Vail, Colorado is one of the premier ski resort locations in the United States. It also has an old connection with former president Gerald Ford. He and his wife made their first trip to Vail in 1968, and eventually purchased a condominium at the Lodge in 1970. They continued to return annually, bringing Vail into the public spotlight when Ford became President. Ford was an avid skier, and needed his Secret Service agents to be able to keep up with him. Thus, a few agents were chosen who were the best skiers to go with Ford on his annual trips to Vail. Plus, every year he and his wife would flip the switch to turn on Vail’s Christmas tree. Vail has designated an area as Gerald R. Ford Park, which includes the Betty Ford Alpine Gardens. These memorial areas are free to access, and help support conservation efforts for rare plants found in the alpine areas.
Cape May, New Jersey is the location of this famous historic hotel. The first iteration was constructed in 1816, and was intended as a wooden boarding house for new guests of Cape May. The hotel was eventually used by Franklin Pierce, James Buchanan, Ulysses Grant, and Benjamin Harrison. Harrison even made this hotel his official Summer White House. However, the hotel began to deteriorate, and went through a long period of disuse. In 1995, a restoration was begun, and was completed in 2002. Now, the hotel is a fully-functioning high-end hotel. It is a perfect choice for anyone to stay at, but would be of particular interest to scholars of 19th-Century American history.
This Cove Neck, New York residence was the home of Teddy Roosevelt from 1885 to his death in 1919. Though he spent a lot of time at the White House during his presidency, he designated Sagamore Hill as his Summer White House. He ended up spending seven summers there during his time as president. Sagamore Hill has served as a meeting grounds for the United States and other countries. One of the most famous meetings directly led to the conclusion of the Russo-Japanese War. Though it is not used for diplomatic purposes anymore, it has been designated a national historic site. The site recently underwent major repairs that took about 4 years, but has since been reopened to the public.
The birthplace of Jimmy Carter has served as a vacation spot for this president several times in the past. Growing up in such a small town greatly influenced how he was as a leader. He interacted with many low-income families, and grew up around a lot of diversity. He would often return to Plains just to remind himself of his roots. However, he soon found that his visits to Plains were attracting unwanted attention and protesters to the small town, so he eventually decided to visit other places. Today, there are many places you could go in Plains to learn a bit more about Carter’s hometown. Three of the coolest spots are Plains High School, the Plains Train Depot, and Carter’s boyhood farm. Each of these national sites offers a wealth of information on Carter and how he was when he was younger. Plus, Rosalynn Carter started the Rosalynn Carter Butterfly Trail. It was intended to bring awareness to declining monarch butterfly populations, and even affected some state math and science curriculum.

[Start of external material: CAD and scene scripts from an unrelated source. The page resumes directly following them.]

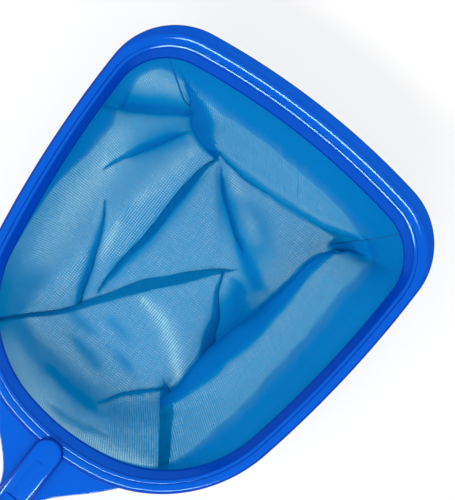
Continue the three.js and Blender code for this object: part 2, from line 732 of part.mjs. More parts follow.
function wallPoint(place, down, outset) {
  const s = stationAt(place);
  const { wall, share } = wallAt(place);
  const rim = shifted(s, s.opening, outset);
  const bend = shifted(s, alongWall(wall.breaks, share), outset);
  const foot = shifted(s, alongWall(wall.feet, share), outset);
  const onSlope = down <= BREAK_SHARE;
  const part = onSlope ? down / BREAK_SHARE : (down - BREAK_SHARE) / (1 - BREAK_SHARE);
  const plan = onSlope ? rim.lerp(bend, part) : bend.lerp(foot, part);
  const sag = THREE.MathUtils.lerp(CORNER_SAG, wall.sag, middleShare(share)) * middleShare(part);
  const height = onSlope
    ? THREE.MathUtils.lerp(bagTop, BREAK_HEIGHT, part) - sag
    : THREE.MathUtils.lerp(BREAK_HEIGHT, FOOT_HEIGHT, part);
  return new THREE.Vector3(plan.x, plan.y, height);
}

function wallGrid(from, to, outset, start = 0) {
  const columns = Math.max(3, Math.ceil((to - from) * 0.8));
  const slope = Array.from({ length: SLOPE_ROWS }, (_, row) => (
    THREE.MathUtils.lerp(start, BREAK_SHARE, row / SLOPE_ROWS)));
  const drop = Array.from({ length: DROP_ROWS + 1 }, (_, row) => (
    THREE.MathUtils.lerp(BREAK_SHARE, 1, row / DROP_ROWS)));
  return [...slope, ...drop].map((down) => Array.from({ length: columns + 1 }, (_, column) => (
    wallPoint(THREE.MathUtils.lerp(from, to, column / columns), down, outset))));
}

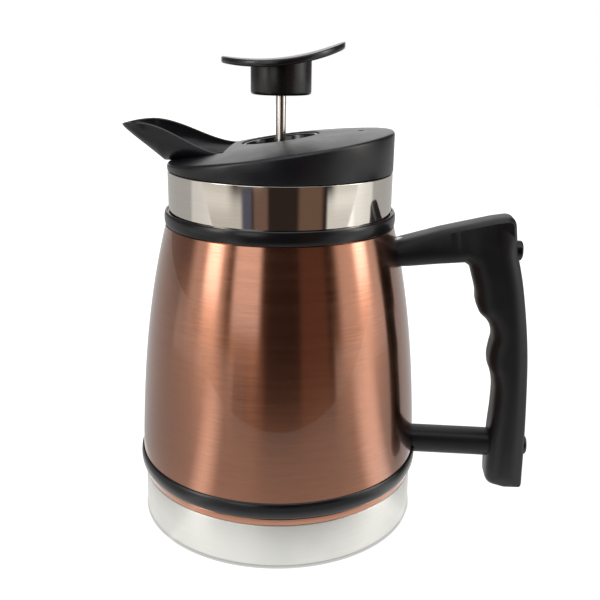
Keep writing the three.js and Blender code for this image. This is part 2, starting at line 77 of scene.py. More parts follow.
def dress(piece, material, sharpDegrees=35):
    mesh = piece.data
    mesh.shade_smooth()
    mesh.set_sharp_from_angle(angle=math.radians(sharpDegrees))
    mesh.materials.clear()
    mesh.materials.append(material)
    return piece


def turnPiece(name, profile, material, around=128, heightAt=None, sharpDegrees=35):
    # profile in mm, anticlockwise; heightAt(x, y, r, z) can lift each point
    loop = [Vector(p[:2]) for p in profile]
    verts, rings = [], []
    for point in loop:
        onAxis = point.x < 1e-6
        ring = []
        for k in range(1 if onAxis else around):
            angle = 2 * math.pi * k / around
            x, y = point.x * math.cos(angle), point.x * math.sin(angle)
            z = heightAt(x, y, point.x, point.y) if heightAt else point.y
            ring.append(len(verts))
            verts.append(Vector((x, y, z)) * mm)
        rings.append(ring)
    faces = []
    pairs = list(zip(rings, rings[1:]))
    if loop[0].x > 1e-6:
        pairs.append((rings[-1], rings[0]))
    for low, high in pairs:
        for k in range(around):
            n = (k + 1) % around
            if len(low) == 1 and len(high) == 1:
                break
            if len(low) == 1:
                faces.append((low[0], high[n], high[k]))
            elif len(high) == 1:
                faces.append((low[k], low[n], high[0]))
            else:
                faces.append((low[k], low[n], high[n], high[k]))
    return meshPiece(name, verts, faces, material, sharpDegrees)


def boxMesh(name, low, high):
    (ax, ay, az), (bx, by, bz) = [Vector(c) * mm for c in (low, high)]
    verts = [(x, y, z) for z in (az, bz) for y in (ay, by) for x in (ax, bx)]
    faces = [(0, 2, 3, 1), (4, 5, 7, 6), (0, 1, 5, 4), (2, 6, 7, 3), (0, 4, 6, 2), (1, 3, 7, 5)]
    mesh = bpy.data.meshes.new(name)
    mesh.from_pydata(verts, [], faces)
    piece = bpy.data.objects.new(name, mesh)
    scene.collection.objects.link(piece)
    return piece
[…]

The childhood home of First Lady Jacqueline Kennedy, and the site of the reception of her wedding to John F. Kennedy, is a perfect site for a presidential getaway. In fact, JFK noted that the farm would be his official Summer White House after he was elected in 1960. The home itself is a Victorian style mansion and estate. It has hosted important decisions, such as JFK electing to sign the Peace Corps Act of 1961 at the Hammersmith Farm. The building recently underwent a restoration in 1999, and some major structural flaws were found. After a lot of restoration and work, the home stands in its former glory. It is now owned by Goldman Sachs partner Peter Kiernan.
Rancho Del Cielo
Rancho del Cielo, or “Ranch in the Sky”, is a 668-acre ranch that was purchased in 1974 by Ronald Reagan and his wife Nancy. It has been called Reagan’s Mount Vernon, and overlooks the Santa Ynez Valley as well as the Pacific Ocean. It is a perfect place for a private retreat away from the hectic nature of public life, and Reagan made use of it many times during his administration. The ranch was eventually sold to Young America’s Foundation – an organization for young conservatives. They now maintain the ranch to uphold Reagan’s values. So, if you get into the right student program at Young America’s Foundation, there is a possibility that you could see the Ranch firsthand.
The land on this promontory that juts into the Atlantic was first purchased by the great-grandfather of George H.W. Bush, David Davis Walker. The land and house built upon it have been passed down – by purchase, rather than will. When George H.W. Bush obtained the land, he immediately declared that it would be his Summer White House. The house at Walker’s Point is a 9-bedroom giant with an office, den, library, kitchen, and a dining room. There are also a couple of spacious decks and patios that provide a great view of the ocean. In addition, there is a pool, boathouse, guesthouse, dock, and a tennis court, all guarded year-round by high fences and Secret Service agents.
Originally constructed in 1890 in a distinctive Colonial style, the Hotel Champlain was once known as the most luxurious resort in America. It featured a bar, playroom, several elevators, a café, a ballroom, and vaulted ceilings (among other amenities) that solidified its spot as the top lodging in the States. During this time, William McKinley set the hotel as his Summer White House. However, the building caught fire in 1910 and needed to be rebuilt. After the hotel was rebuilt, it stayed open until 1951 when it was converted into a college. Now known as the Clinton Community College, it still boasts impressive looks and an interesting history that many of their alumni might not know.